There's a flattering story being told about India's smartphone market this year. Buyers are trading up. Average prices are climbing. The country is finally moving past the era of throwaway entry-level phones.
IDC's Q1 2026 numbers say all of that is technically true. Shipments fell 4.1% to 31 million units, but the market grew 5.8% in value. The average selling price hit a record $302, up 10.4%. On paper, this looks like a market growing up. Look closer, and a different picture shows up—one where the budget phone didn't go away because buyers stopped wanting it. It went away because brands could no longer afford to make it.
The entry-level phone is being priced out, not upgraded out
The clearest sign sits at the bottom of the market. Phones under $100 fell 59% year-on-year. The segment's share dropped from 18% to 8% in twelve months. That isn't buyer behaviour. That's supply.
DRAM and NAND flash prices have surged roughly 90% since the start of the year. Memory now accounts for up to 20% of a low-end phone's bill of materials, and that figure could double by mid-year. The math of a $90 phone stopped working. Brands trimmed models, cut allocations, and shifted focus higher.
IDC senior research analyst Aditya Rampal described the moment as a "broader structural shift in the market, where brands may increasingly need to rely on product differentiation, financing offers, and premiumization strategies rather than price-led promotions to drive demand."
The buyers who used to shop the entry tier moved up a rung because there was little left below them. The $100-200 band absorbed the displaced demand, growing 10% to take 45% of all shipments.

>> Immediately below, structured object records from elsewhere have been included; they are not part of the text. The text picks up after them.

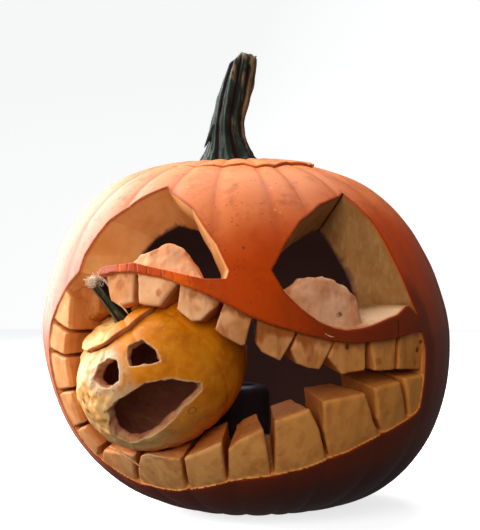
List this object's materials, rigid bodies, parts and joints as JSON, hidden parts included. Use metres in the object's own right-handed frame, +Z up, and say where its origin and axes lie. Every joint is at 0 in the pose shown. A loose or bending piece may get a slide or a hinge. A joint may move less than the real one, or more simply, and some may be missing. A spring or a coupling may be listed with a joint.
{
  "type": "carved pumpkin lantern",
  "caption": "Hollow carved pumpkin with slanting eyes and a wide toothed mouth that bites a small carved pumpkin, with a lift-out stalk lid and a dark candle jar inside.",
  "frame": {"origin": "on the flat spot that the lantern rests on, under the middle of its waist", "axes": "+Z up along the stalk, -Y out of the carved face, +X to the right of someone who faces it"},
  "size_m": [0.3179, 0.3167, 0.3612],
  "materials": {
    "rind": "satin orange pumpkin rind, stands in for a vegetable skin",
    "flesh": "moist matt cut pumpkin flesh, tan where it has dried",
    "lid_rind": "satin orange pumpkin rind",
    "stalk": "dry ridged dark green stalk with tan streaks",
    "pale_rind": "yellow-orange small pumpkin rind, pale and bumpy in places",
    "pale_flesh": "moist pale yellow cut flesh",
    "pale_lid": "yellow-orange rind with a tan cut band",
    "pale_stalk": "dry pale stalk with a frayed cream tip",
    "glaze": "glossy near-black candle jar"
  },
  "bodies": {
    "root": {"pumpkin": "rind", "lid": "lid_rind", "small_pumpkin": "pale_rind", "small_lid": "pale_lid", "candle_jar": "glaze"}
  },
  "joints": []
}
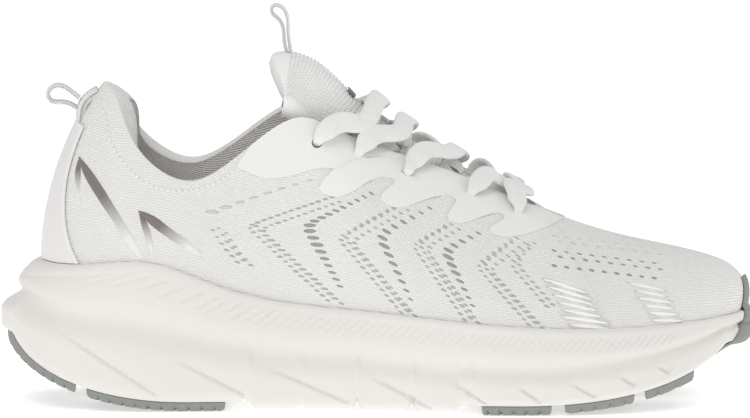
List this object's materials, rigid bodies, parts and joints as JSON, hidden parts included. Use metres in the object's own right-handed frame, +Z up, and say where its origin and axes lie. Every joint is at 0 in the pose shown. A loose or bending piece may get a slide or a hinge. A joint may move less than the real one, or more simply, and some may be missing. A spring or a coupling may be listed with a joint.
{
  "type": "running shoe",
  "caption": "Low laced running shoe for the right foot: knitted upper with a padded collar, tongue and pull loops on a thick, curled foam sole with rubber pads",
  "frame": {"origin": "bottom centre of the bounding box, on the floor under the middle of the shoe", "axes": "+X points to the toe, -Y to the outer side of this right shoe, +Z up"},
  "size_m": [0.3014, 0.105, 0.1589],
  "materials": {
    "white_knit": "fine knitted mesh with slanted ribs",
    "white_film": "smooth satin film",
    "white_foam": "satin moulded foam",
    "grey_rubber": "matt solid rubber",
    "grey_lining": "brushed lining cloth",
    "padding_foam": "open-cell foam",
    "white_webbing": "ribbed woven tape",
    "gradient_film": "smooth film fading from warm dark grey to white",
    "lasting_board": "pressed fibre sheet",
    "hard_plastic": "smooth moulded plastic",
    "lace_white": "flat tubular weave"
  },
  "bodies": {
    "shell": {"upper_mesh": "white_knit", "eyestay_film": "white_film", "heel_clip": "white_film", "midsole": "white_foam", "outsole_heel_wrap": "grey_rubber", "outsole_heel_lateral": "grey_rubber", "outsole_heel_medial": "grey_rubber", "outsole_ball_lateral_1": "grey_rubber", "outsole_ball_lateral_2": "grey_rubber", "outsole_ball_lateral_3": "grey_rubber", "outsole_ball_medial_1": "grey_rubber", "outsole_ball_medial_2": "grey_rubber", "outsole_ball_medial_3": "grey_rubber", "outsole_toe_wrap": "grey_rubber", "collar_lining": "grey_lining", "collar_padding": "padding_foam", "heel_loop_tab": "white_webbing", "stripe_lateral_rear": "gradient_film", "stripe_lateral_front": "gradient_film", "stripe_medial_rear": "gradient_film", "stripe_medial_front": "gradient_film", "lasting_board": "lasting_board", "heel_counter": "hard_plastic", "toe_puff": "hard_plastic", "aglet_1": "hard_plastic", "aglet_2": "hard_plastic", "lace": "lace_white"},
    "tongue": {"tongue_face": "white_knit", "tongue_padding": "padding_foam", "tongue_lining": "grey_lining", "tongue_label": "gradient_film"},
    "tongue_loop": {"tongue_loop": "white_webbing"},
    "heel_loop": {"heel_loop": "white_webbing"},
    "insole": {"insole": "grey_lining"}
  },
  "joints": [
    {"name": "tongue_drop", "type": "hinge", "parent": "shell", "child": "tongue", "pos_m": [0.07534, 0.00272, 0.064], "axis": [0, -1, 0], "range_deg": [0, 10], "stiffness_Nm_per_rad": 0.3, "springref_deg": -5.73},
    {"name": "tongue_loop_flop", "type": "hinge", "parent": "tongue", "child": "tongue_loop", "pos_m": [-0.03616, 0.00272, 0.1406], "axis": [0, 1, 0], "range_deg": [-30, 30], "stiffness_Nm_per_rad": 0.004},
    {"name": "heel_loop_flop", "type": "hinge", "parent": "shell", "child": "heel_loop", "pos_m": [-0.12226, 0.00272, 0.1222], "axis": [0, 1, 0], "range_deg": [-30, 35], "stiffness_Nm_per_rad": 0.004},
    {"name": "insole_lift", "type": "hinge", "parent": "shell", "child": "insole", "pos_m": [0.14034, 0.00672, 0.032], "axis": [0, 1, 0], "range_deg": [0, 5]}
  ]
}
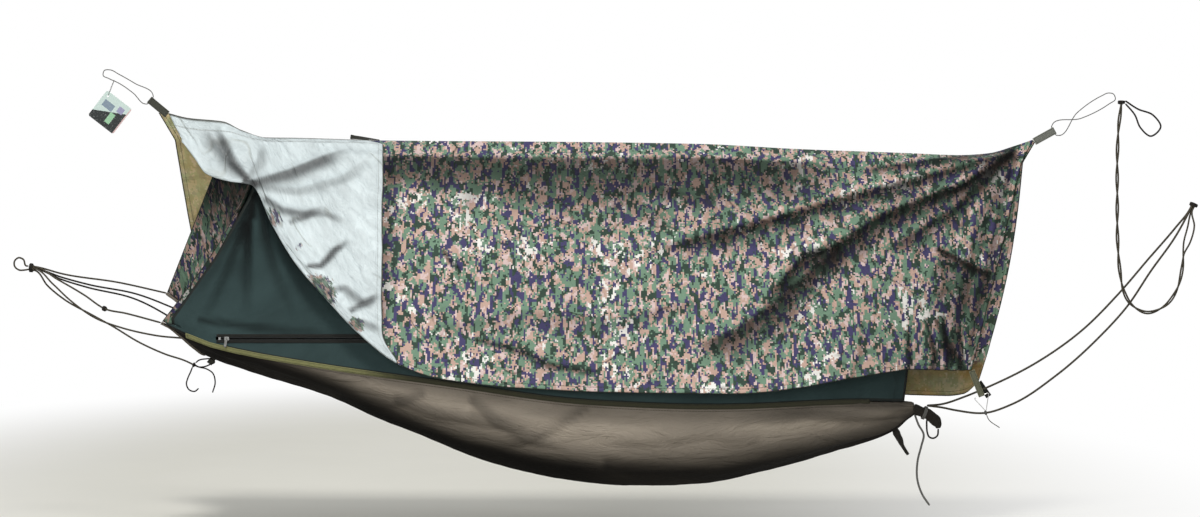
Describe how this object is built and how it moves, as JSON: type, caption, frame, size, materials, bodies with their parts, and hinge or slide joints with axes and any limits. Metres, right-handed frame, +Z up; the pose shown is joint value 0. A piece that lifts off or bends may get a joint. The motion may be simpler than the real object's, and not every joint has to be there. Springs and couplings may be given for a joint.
{
  "type": "jungle hammock",
  "caption": "Hammock bed with a zipped insect net and a hinged rain canopy, hung by cords at head and foot.",
  "frame": {"origin": "the lower left hanging point, in the middle of the head loop where it goes round its wall fitting", "axes": "+X along the hammock from head to foot, -Y towards the side with the zip, +Z up"},
  "size_m": [3.3162, 0.6495, 1.2212],
  "materials": {
    "sling": "brown-grey nylon cloth",
    "sling_hem_head": "brown-grey nylon cloth",
    "sling_binding_near": "woven edge binding, yellow-green",
    "sling_binding_far": "woven edge binding, yellow-green",
    "canopy_ridge": "coated nylon with a digital camouflage print",
    "canopy_near_flap": "coated nylon, camouflage outside, silver coat inside",
    "canopy_far_flap": "coated nylon, camouflage outside, tan inside",
    "net_near_wall": "fine insect mesh, dark green",
    "net_far_wall": "fine insect mesh, dark green",
    "net_end_head": "nylon cloth with a digital camouflage print",
    "net_end_foot": "nylon cloth with a digital camouflage print",
    "zip_tape_upper": "woven zip tape, black",
    "zip_tape_lower": "woven zip tape, black",
    "zip_row_upper": "coiled plastic teeth, black",
    "zip_row_lower": "coiled plastic teeth, black",
    "zip_stop_head": "dark coated metal",
    "zip_stop_foot": "dark coated metal",
    "zip_slider": "dark coated metal",
    "zip_pull": "dark coated metal",
    "ridge_tab_head": "doubled polyester webbing, grey-green",
    "ridge_tab_foot": "doubled polyester webbing, grey-green",
    "ridge_cord_head": "thin braided cord, grey",
    "ridge_cord_foot": "thin braided cord, grey",
    "corner_strap_near_foot": "doubled webbing, light olive",
    "corner_strap_far_foot": "doubled webbing, black",
    "corner_strap_far_head": "doubled webbing, light olive",
    "corner_strap_near_head": "doubled webbing, black",
    "corner_ring": "bent steel wire",
    "clew_cord_a": "braided cord, olive-brown",
    "clew_cord_b": "braided cord, olive-brown",
    "clew_cord_c": "braided cord, olive-brown",
    "clew_cord_d": "braided cord, olive-brown",
    "clew_cord_e": "braided cord, olive-brown",
    "clew_cord_f": "braided cord, olive-brown",
    "clew_lashing": "braided cord, olive-brown",
    "hang_loop_head": "braided cord, olive-brown",
    "bow_knot": "braided cord, olive-brown",
    "bow_loop": "braided cord, olive-brown",
    "bow_tail_hook": "braided cord, olive-brown",
    "bow_tail_knotted": "braided cord, olive-brown",
    "clew_knot": "braided cord, olive-brown",
    "gather_knot_foot": "bunched nylon cloth, in shade",
    "gather_lashing_foot": "braided cord, olive-brown",
    "gather_tail_long": "braided cord, light grey",
    "gather_tail_short": "bunched nylon cloth, in shade",
    "gather_eye": "braided cord, olive-brown",
    "suspension_cord_upper": "braided cord, olive-brown",
    "suspension_cord_lower": "braided cord, olive-brown",
    "spare_cord_a": "braided cord, olive-brown",
    "spare_cord_b": "braided cord, olive-brown",
    "anchor_lashing_lower": "braided cord, olive-brown",
    "anchor_lashing_upper": "braided cord, olive-brown",
    "anchor_loop_upper": "braided cord, olive-brown",
    "corner_knot": "braided cord, olive-brown",
    "corner_tail": "thin braided cord, grey",
    "hang_tag": "coated card, bare",
    "hang_tag_string": "thin braided cord, grey"
  },
  "bodies": {
    "hammock": {"sling": "sling", "sling_hem_head": "sling_hem_head", "sling_binding_near": "sling_binding_near", "sling_binding_far": "sling_binding_far", "canopy_ridge": "canopy_ridge", "net_near_wall": "net_near_wall", "net_far_wall": "net_far_wall", "net_end_head": "net_end_head", "net_end_foot": "net_end_foot", "zip_tape_upper": "zip_tape_upper", "zip_tape_lower": "zip_tape_lower", "zip_row_upper": "zip_row_upper", "zip_row_lower": "zip_row_lower", "zip_stop_head": "zip_stop_head", "zip_stop_foot": "zip_stop_foot", "ridge_tab_head": "ridge_tab_head", "ridge_tab_foot": "ridge_tab_foot", "ridge_cord_head": "ridge_cord_head", "ridge_cord_foot": "ridge_cord_foot", "corner_strap_near_head": "corner_strap_near_head", "clew_cord_a": "clew_cord_a", "clew_cord_b": "clew_cord_b", "clew_cord_c": "clew_cord_c", "clew_cord_d": "clew_cord_d", "clew_cord_e": "clew_cord_e", "clew_cord_f": "clew_cord_f", "clew_lashing": "clew_lashing", "hang_loop_head": "hang_loop_head", "bow_knot": "bow_knot", "bow_loop": "bow_loop", "bow_tail_hook": "bow_tail_hook", "bow_tail_knotted": "bow_tail_knotted", "clew_knot": "clew_knot", "gather_knot_foot": "gather_knot_foot", "gather_lashing_foot": "gather_lashing_foot", "gather_tail_long": "gather_tail_long", "gather_tail_short": "gather_tail_short", "gather_eye": "gather_eye", "suspension_cord_upper": "suspension_cord_upper", "suspension_cord_lower": "suspension_cord_lower", "spare_cord_a": "spare_cord_a", "spare_cord_b": "spare_cord_b", "anchor_lashing_lower": "anchor_lashing_lower", "anchor_lashing_upper": "anchor_lashing_upper", "anchor_loop_upper": "anchor_loop_upper", "corner_knot": "corner_knot", "corner_tail": "corner_tail"},
    "near_flap": {"canopy_near_flap": "canopy_near_flap", "corner_strap_near_foot": "corner_strap_near_foot"},
    "far_flap": {"canopy_far_flap": "canopy_far_flap", "corner_strap_far_foot": "corner_strap_far_foot", "corner_strap_far_head": "corner_strap_far_head"},
    "ring": {"corner_ring": "corner_ring"},
    "slider": {"zip_slider": "zip_slider"},
    "pull": {"zip_pull": "zip_pull"},
    "tag": {"hang_tag": "hang_tag", "hang_tag_string": "hang_tag_string"}
  },
  "joints": [
    {"name": "near_flap_swing", "type": "hinge", "parent": "hammock", "child": "near_flap", "pos_m": [0.457, -0.0175, 0.341], "axis": [-0.9996, 0, 0.0266], "range_deg": [0, 55]},
    {"name": "far_flap_swing", "type": "hinge", "parent": "hammock", "child": "far_flap", "pos_m": [0.457, 0.0175, 0.341], "axis": [0.9996, 0, -0.0266], "range_deg": [0, 55]},
    {"name": "corner_ring_swing", "type": "hinge", "parent": "near_flap", "child": "ring", "pos_m": [2.68459, -0.04175, -0.37106], "axis": [-0.931, 0, -0.365], "range_deg": [0, 75]},
    {"name": "zip_slide", "type": "slide", "parent": "hammock", "child": "slider", "axis": [1, 0, 0], "range_m": [0, 1.376]},
    {"name": "zip_pull_swing", "type": "hinge", "parent": "slider", "child": "pull", "pos_m": [0.618, -0.23215, -0.206], "axis": [-1, 0, 0], "range_deg": [0, 60]},
    {"name": "hang_tag_swing", "type": "hinge", "parent": "hammock", "child": "tag", "pos_m": [0.263, 0, 0.5072], "axis": [0.906, 0, -0.4233], "range_deg": [-35, 35]}
  ]
}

Who held their ground, and who felt the squeeze
The brand table shows how unevenly the pressure landed.
OPPO grew shipments 22% to a 15.3% share.
Motorola added 14% and broke into the top five for the first time at 8.9%.
Samsung held flat at 17.1%, Xiaomi edged up 3% to 8.4%, and vivo kept the top spot at 19.6% despite a 4% dip. Apple slipped 5% to 9.4%, though the iPhone 17 alone made up 4% of every smartphone shipped in India—a single device doing the work of a small brand.
The hits landed lower down the list. realme fell 20%. Poco dropped 14%. iQOO lost 23%. OnePlus saw the steepest fall in the top ten at 32%.
These brands built their India businesses on online flash sales and tight sub-$150 pricing, and that playbook gets harder to run when component costs climb. Rampal noted that "aggressive discounting and channel-led promotional schemes remained limited, as rising input costs constrained brands' ability to stimulate demand through pricing interventions."
Online shipments fell 14% overall, and the channel's share slid from 42% to 38%.
Why the premium story is only half the story
Some of the shift higher is genuine. The $400-800 bands grew 29-32%, which is real money chasing better phones. But a good part of the value growth comes from budget phones disappearing, not buyers actively picking nicer ones. Fewer phones sold at higher prices isn't the same thing as upgrading.
The wider picture explains why this is likely to continue. The memory shortage is being driven by AI server demand for high-bandwidth memory, which has pulled supply away from consumer devices. Counterpoint expects a meaningful recovery only by 2028.
IDC senior research manager Upasana Joshi put it plainly: "With the global memory shortage expected to continue into 2027 and rupee depreciation adding further cost pressure, smartphone prices are set to rise further across segments. Consumers considering an upgrade may find better value in purchasing sooner, as pricing pressures are expected to intensify over the coming quarters."